Study to find best ways to prevent opioid overdoses has started testing and interventions in second and last group of 8 counties
Kentucky Health News map shows counties in study; click it to enlarge.
—–
By Elizabeth Chapin
University of Kentucky
The $87 million study to find the best ways to battle the opioid epidemic at the local level in Kentucky is expanding to more communities across the state.
The second wave of the University of Kentucky’s HEALing Communities Study was launched in Bourbon, Campbell, Carter, Greenup, Jefferson, Jessamine, Knox and Mason counties on July 1. The communities will implement new recovery, treatment and prevention strategies proven to reduce opioid-overdose deaths.
Launched in 2019 with a federal grant, the four-year study has tested ways to reduce OD deaths in Boyd, Boyle, Clark, Fayette, Floyd, Franklin, Kenton and Madison counties. Starting in 2020, a multidisciplinary team of more than 25 UK researchers worked with local and state behavioral-health and criminal-justice agencies.
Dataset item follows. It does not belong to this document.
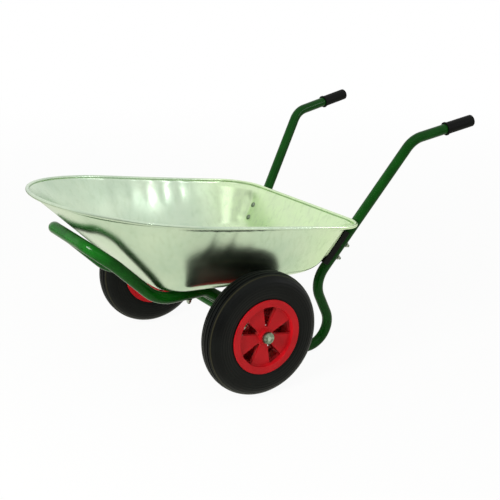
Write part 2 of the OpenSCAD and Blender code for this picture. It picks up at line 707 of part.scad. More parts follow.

Their evidence-based practices include delivery of medication for opioid-use disorder, reducing risky prescribing, education on how to prevent overdoses, and distribution of naloxone, a lifesaving drug that reverses opioids’ effects.
Sharon Walsh, Ph.D. |
In the second group of eight counties, “The HEALing Communities Study will bring life-changing outreach and access to treatment to thousands of Kentuckians,” said HCS principal investigator Sharon Walsh, a professor in UK’s College of Medicine and College of Pharmacy and director of the Center on Drug and Alcohol Research.
The second wave of counties includes community engagement to assist key stakeholders in applying evidence-based practices and a communications campaign to build demand for treatment and reduce stigma toward people with opioid-use disorder. The HCS team is also working with various pharmacies and health care providers to implement safer opioid prescribing and dispensing.
The first group of counties are now in a sustainability phase, which is intended to build capacity to help community coalitions and partner organizations sustain the evidence-based practices after the study ends.
HCS researchers will analyze data from all 16 counties, using pre-intervention usual care in the group as a control element. The comparison will show how evidence-based practices work in different settings in each community. The second-wave intervention is expected to end in early 2024.